Donald G.H. Bowman of Fraser Milner Casgrain LLP and a former chief justice of the Tax Court of Canada also spoke at the session and praised Rothstein for the decision and the fact the ruling was unanimous.

“Perhaps the most remarkable thing about the Copthorne case is we’ve got nine judges together all agreeing on one judgment. Compare what they did in Lipson — they all jumped on their horses and rode off madly in all directions,” said Bowman. “I think it’s a credit to Chief Justice [Beverley] McLachlin that she managed to say, ‘Look guys, you didn’t look too great in Lipson, did you? So try and get your act together.’”

Bowman says the decision reaffirms several aspects of the GAAR as examined in previous cases — the methodology in Canada Trustco Mortgage Co. v. Canada and the interpretation of “in contemplation of.”
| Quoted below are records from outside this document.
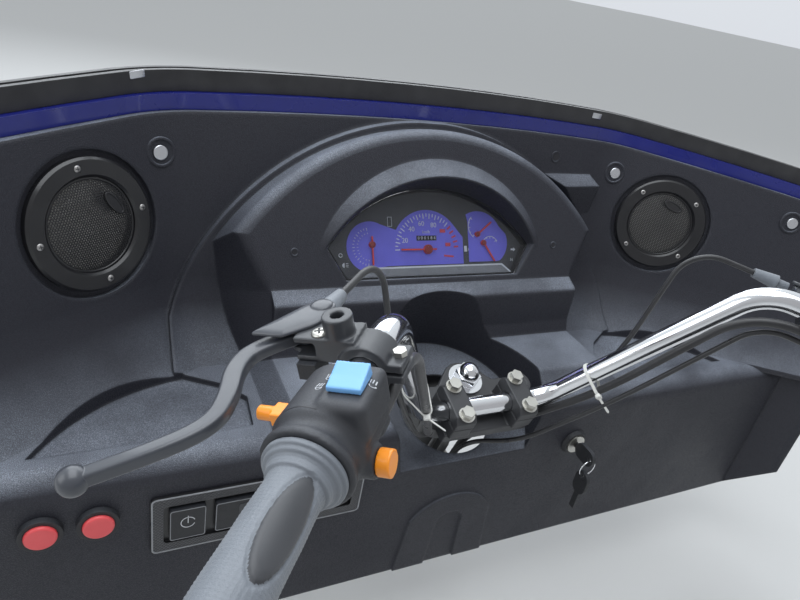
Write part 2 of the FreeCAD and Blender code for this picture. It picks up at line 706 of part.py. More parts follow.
def cross_beam():
    """Two tubes welded to the arm's sides, each with a bolted flange at its outer end."""
    x0 = ARM_W / 2
    tube = cyl(BEAM_R, BEAM_HALF - FLANGE_T - x0, V(x0, BEAM_Y, PLATE_Z), V(1, 0, 0))
    flange = Part.makeBox(FLANGE_T, FLANGE, FLANGE,
                          V(BEAM_HALF - FLANGE_T, BEAM_Y - FLANGE / 2, PLATE_Z - FLANGE / 2))
    body = tube.fuse(flange)
    body = body.cut(cyl(BEAM_R - BEAM_WALL, BEAM_HALF, V(x0 - 1, BEAM_Y, PLATE_Z), V(1, 0, 0)))
    for sy in (-1, 1):
        for sz in (-1, 1):
            at = V(BEAM_HALF - 20, BEAM_Y + sy * FLANGE_BOLT / 2, PLATE_Z + sz * FLANGE_BOLT / 2)
            body = body.cut(cyl(BOLT_R, 40, at, V(1, 0, 0)))
    return Part.makeCompound(both(body))


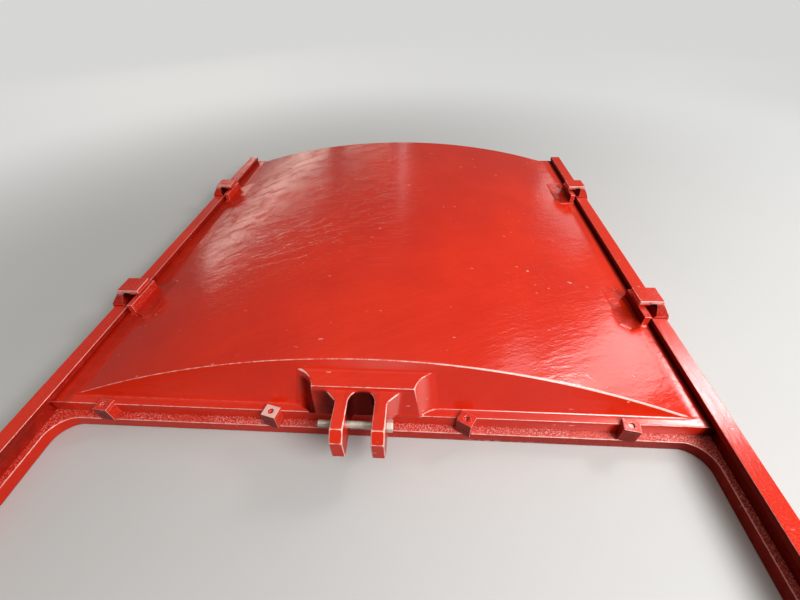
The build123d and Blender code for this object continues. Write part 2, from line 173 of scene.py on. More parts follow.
def enamel(name, grit=0.0, rough_above=None, strokes=None, turn=0.0, worn_and_highlit=0.88):
    """Glossy vermilion enamel brushed on iron. Brush strokes are drawn out along the axes and turned; under them
    is orange peel. Grit adds the grain of sand-rough iron, on all of it or above a level, with a painted sparkle
    of pale pink on its crests and painted shade in its hollows; what has such a level is also chipped along its
    bottom edge, where it was dragged. Nicks show as short pale strokes. Edges are pale, part abraded paint and
    part painted highlight. Scuffed paint has long scratches, and crinkles that run where a drawn-out noise
    crosses its middle. Corners and faces turned from the light that the mesh marks get painted shade: a dark red
    that mirrors only its own dark red, as a metal does."""
    material, shader, place = finish(name)
    scuffs = trait(place, "scuffs")
    cloud = noise(place, 2.6, 4.0)
    patches = noise(place, 6.0, 2.0)
    mottle = noise(place, 38.0, 3.0)
    long_strokes = noise(place, 15.0, 4.0, 0.62, strokes or unstretched, turn)
    fine_strokes = noise(place, 105.0, 3.0, 0.6, strokes or unstretched, -turn / 4)
    peel = noise(place, 140.0, 2.0)
    nick = between(noise(place, 62.0, 1.0, 0.5, (2.2, 1.0, 1.0)), 0.735, 0.76) * between(patches, 0.50, 0.60)
    crinkle = 0.0
    if strokes:
        scratch = noise(place, 420.0, 0.0, 0.5, [1.0 + 14.0 * (times - 1.0) for times in strokes], turn / 5)
        nick = nick + between(scratch, 0.70, 0.75) * scuffs
        from_middle = noise(place, 18.0, 2.0, 0.5, strokes, turn) - 0.5
        crinkle = 1 - between(place.maths("ABSOLUTE", from_middle), 0.0, 0.06)
        crinkle = crinkle * between(noise(place, 7.0, 2.0), 0.38, 0.50) * between(scuffs, 0.0, 0.55)
    rough = grit
    if rough_above is not None:
        level = place.node("ShaderNodeSeparateXYZ", {}, {0: place}, "Z")
        along = place.node("ShaderNodeSeparateXYZ", {}, {0: place}, "X")
        rough = between(level, rough_above - 0.002, rough_above) * grit
        dragged = between(along, 0.20, 0.32) * (1 - between(along, 0.46, 0.58))
        dragged = dragged * (1 - between(level, 0.004, 0.013))
        nick = nick + between(noise(place, 46.0, 3.0, 0.7), 0.49, 0.54) * dragged * 1.7
    speck = (1 - between(spots(place, 34.0), 0.05, 0.085)) * between(noise(place, 9.0, 1.0), 0.60, 0.68)
    # Pale edges: part abraded paint, part painted highlight.
    rubbed_and_highlit = between(trait(place, "wear") * (0.55 + 0.9 * noise(place, 60.0, 4.0, 0.7)), 0.62, 0.98) * worn_and_highlit
    # Painted shade where the mesh marks it; Metallic below makes it mirror only its own dark red.
    painted_shade = between(trait(place, "painted_shade") * (0.75 + 0.5 * mottle), 0.05, 0.95)
    grain = noise(place, 225.0, 2.0, 0.6)
    # The grain's crests get a painted sparkle of pale pink, its hollows painted shade.
    crest = between(grain, 0.50, 0.64) * rough
    hollow = (1 - between(grain, 0.36, 0.48)) * rough
    painted_sparkle = crest * (0.20 + 0.32 * between(patches, 0.40, 0.58))
    colour = mixed(between(cloud, 0.30, 0.70) * 0.75 + mottle * 0.25, vermilion, deep_vermilion)
    # Painted sheen of pale pink where the mesh marks it.
    colour = mixed(painted_sparkle + trait(place, "bloom_and_painted_sheen") * 0.21, colour, pale_paint_and_highlight)
    colour = mixed(hollow * 0.45, colour, scale_and_shade_brown)
    colour = mixed(nick * 0.45, colour, pale_paint_and_highlight)
    colour = mixed(speck * 0.75, colour, scale_and_shade_brown)
    colour = mixed(rubbed_and_highlit, colour, pale_paint_and_highlight)
    colour = mixed(painted_shade, colour, shaded_paint)
    height = long_strokes * brush_depth + fine_strokes * (bristle_depth + scuffs * scuff_depth)
    height = height + peel * peel_depth + grain * rough * grain_depth
    height = height - (speck + nick) * chip_depth + crinkle * crinkle_depth
    shader.inputs["Coat Roughness"].default_value = 0.14
    shader.inputs["Coat IOR"].default_value = 1.45
    feed(
        shader,
        Base_Color=colour,
        Metallic=painted_shade,
        Roughness=0.11 + cloud * 0.07 + mottle * 0.05 + speck * 0.3 + painted_shade * 0.25 + crinkle * 0.12,
        Coat_Weight=(0.2 + crest * 0.5 - speck * 0.2) * (1 - painted_shade) * (1 - crinkle * 0.6),
        Normal=relief(height),
    )
    return material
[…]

“I think Mr. Justice Rothstein’s decision on behalf of the Supreme Court is a well written and sensible judgment,” he says. “I suppose that interpreting ‘in contemplation of’ makes a certain amount of sense and gives consistently to the interpretation, but it’s certainly not the interpretation I would have drawn on as a matter of common sense. If I draft a will, I’m doing it in contemplation of dying. But if I die, I certainly didn’t do it in contemplation of having drafted the will.
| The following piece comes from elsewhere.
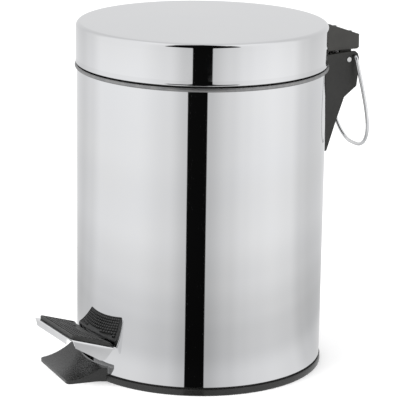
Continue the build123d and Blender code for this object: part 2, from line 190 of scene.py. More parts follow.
# ---------------------------------------------------------------- material helpers
class Shader:
    """A node material under construction, with one principled shader."""

    def __init__(self, name):
        self.material = bpy.data.materials.new(name)
        self.material.use_nodes = True
        self.nodes = self.material.node_tree.nodes
        self.links = self.material.node_tree.links
        self.shader = self.nodes["Principled BSDF"]
        self.place = self.nodes.new("ShaderNodeTexCoord").outputs["Object"]

    def set(self, **values):
        for key, value in values.items():
            self.shader.inputs[key.replace("_", " ")].default_value = value
        return self

    def stretched(self, x, y, z):
        mapping = self.nodes.new("ShaderNodeMapping")
        mapping.inputs["Scale"].default_value = (x, y, z)
        self.links.new(self.place, mapping.inputs["Vector"])
        return mapping.outputs["Vector"]

    def noise(self, scale, detail=3.0, rough=0.5, place=None):
        node = self.nodes.new("ShaderNodeTexNoise")
        node.inputs["Scale"].default_value = scale
        node.inputs["Detail"].default_value = detail
        node.inputs["Roughness"].default_value = rough
        self.links.new(place or self.place, node.inputs["Vector"])
        return node.outputs["Fac"]

    def ranged(self, value, low, high, from_low=0.3, from_high=0.7):
        node = self.nodes.new("ShaderNodeMapRange")
        node.inputs["From Min"].default_value = from_low
        node.inputs["From Max"].default_value = from_high
        node.inputs["To Min"].default_value = low
        node.inputs["To Max"].default_value = high
        self.links.new(value, node.inputs["Value"])
        return node.outputs["Result"]

    def mixed(self, factor, first, second):
        node = self.nodes.new("ShaderNodeMix")
        node.data_type = "RGBA"
        node.inputs[6].default_value = (*first, 1)
        node.inputs[7].default_value = (*second, 1)
        self.links.new(factor, node.inputs["Factor"])
        return node.outputs[2]

    def colour(self, value):
        self.links.new(value, self.shader.inputs["Base Color"])
        return self

    def roughness(self, value):
        self.links.new(value, self.shader.inputs["Roughness"])
        return self

    def bump(self, height, distance_mm, strength=1.0):
        node = self.nodes.new("ShaderNodeBump")
        node.inputs["Distance"].default_value = distance_mm * MM
        node.inputs["Strength"].default_value = strength
        self.links.new(height, node.inputs["Height"])
        held = self.shader.inputs["Normal"]
        if held.is_linked:
            self.links.new(held.links[0].from_socket, node.inputs["Normal"])
        self.links.new(node.outputs["Normal"], held)
        return self


def polished_steel(name, shade, dents_mm):
    """Mirror-polished sheet: faint smears, hair-fine upright drawing lines and very shallow dents."""
    look = Shader(name).set(Metallic=1.0)
    smear = look.noise(14.0, 4.0, 0.6)
    warm = tuple(c * shade for c in (1.0, 1.0, 1.0))
    cool = tuple(c * shade for c in (0.975, 0.98, 0.995))
    look.colour(look.mixed(look.ranged(smear, 0.0, 1.0), warm, cool))
    look.roughness(look.ranged(look.noise(60.0, 5.0, 0.65), 0.018, 0.04))
    drawn = look.noise(900.0, 2.0, 0.5, look.stretched(1.0, 1.0, 0.004))
    look.bump(drawn, 0.0006)
    look.bump(look.noise(22.0, 1.0, 0.4), dents_mm)
    return look.material


def chrome(name, shade, low=0.04, high=0.1):
    look = Shader(name).set(Metallic=1.0)
    pale = tuple(c * shade for c in (1.0, 1.0, 1.0))
    grey = tuple(c * shade for c in (0.94, 0.945, 0.955))
    look.colour(look.mixed(look.ranged(look.noise(90.0, 4.0), 0.0, 1.0), pale, grey))
    look.roughness(look.ranged(look.noise(320.0, 4.0, 0.6), low, high))
    look.bump(look.noise(160.0, 2.0), 0.004)
    return look.material


def dull_steel(name, shade, low, high):
    """Rolled, pressed or zinc-plated steel with fine grain and a soft sheen."""
    look = Shader(name).set(Metallic=1.0)
    pale = tuple(c * shade for c in (1.0, 0.99, 0.97))
    dark = tuple(c * shade * 0.8 for c in (0.97, 0.98, 1.0))
    look.colour(look.mixed(look.ranged(look.noise(180.0, 5.0, 0.6), 0.0, 1.0), pale, dark))
    look.roughness(look.ranged(look.noise(420.0, 4.0, 0.6), low, high))
    look.bump(look.noise(1500.0, 2.0, 0.5, look.stretched(0.15, 1.0, 1.0)), 0.01)
    return look.material


def moulded_plastic(name, shade, low, high, grain_mm):
    """Injection-moulded black plastic: spark-eroded grain, faint flow marks and slight wear."""
    look = Shader(name).set(IOR=1.48)
    deep = tuple(shade)
    worn = tuple(c * 1.5 + 0.002 for c in shade)
    flow = look.noise(35.0, 3.0, 0.5)
    look.colour(look.mixed(look.ranged(flow, 0.0, 1.0), deep, worn))
    look.roughness(look.ranged(look.noise(260.0, 5.0, 0.6), low, high))
    look.bump(look.noise(1700.0, 3.0, 0.6), grain_mm)
    look.bump(look.noise(40.0, 2.0, 0.5), 0.02)
    return look.material


def moulded_rubber(name):
    look = Shader(name).set(IOR=1.46)
    deep = (0.014, 0.014, 0.0132)
    dusty = (0.030, 0.030, 0.0285)
    look.colour(look.mixed(look.ranged(look.noise(70.0, 6.0, 0.65), 0.0, 1.0), deep, dusty))
    look.roughness(look.ranged(look.noise(500.0, 4.0, 0.6), 0.30, 0.46))
    look.bump(look.noise(2400.0, 2.0, 0.5), 0.02)
    return look.material


STEEL_BODY = polished_steel("polished_steel_body", 0.70, 0.010)
STEEL_LID = polished_steel("polished_steel_lid", 0.71, 0.016)
# the rim steel is rougher than the body steel, and its base colour, about half the body's, is painted shade
# standing for the dark surroundings the rolled rim reflects
RIM_STEEL_PAINTED_SHADE = dull_steel("rolled_rim_steel_painted_shade", 0.34, 0.34, 0.46)
ZINC = dull_steel("zinc_plated_steel", 0.62, 0.22, 0.36)
CHROME_PEDAL = chrome("chromed_pedal_steel", 0.86)
CHROME_WIRE = chrome("chromed_wire", 0.78, 0.06, 0.14)
BLACK_BASE = moulded_plastic("black_base_plastic", (0.012, 0.012, 0.0116), 0.22, 0.32, 0.008)
BLACK_HOUSING = moulded_plastic("black_housing_plastic", (0.012, 0.0117, 0.0103), 0.42, 0.54, 0.02)
BLACK_HINGE = moulded_plastic("black_hinge_plastic", (0.030, 0.029, 0.026), 0.40, 0.52, 0.02)
BLACK_BUCKET = moulded_plastic("black_bucket_plastic", (0.022, 0.022, 0.022), 0.36, 0.48, 0.016)
RUBBER = moulded_rubber("black_pad_rubber")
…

“I’m saying despite the respect I have for Justice Rothstein and the Supreme Court, to say there is no subjective element or smell test in s. 245 is unrealistic,” said Bowman.

Most experts on the panel said they didn’t see the decision as a “particularly earth-shattering judgment.”

“Some people have said that maybe when [the Department of] Finance reflects on the Copthorne decision will they think the paid-up-capital system isn’t quite doing what they think it ought to do?” says Robert Couzin of Couzin Taylor LLP. “I don’t think this is a particularly exciting judgment; I don’t think it’s going to change people’s GAAR analysis.”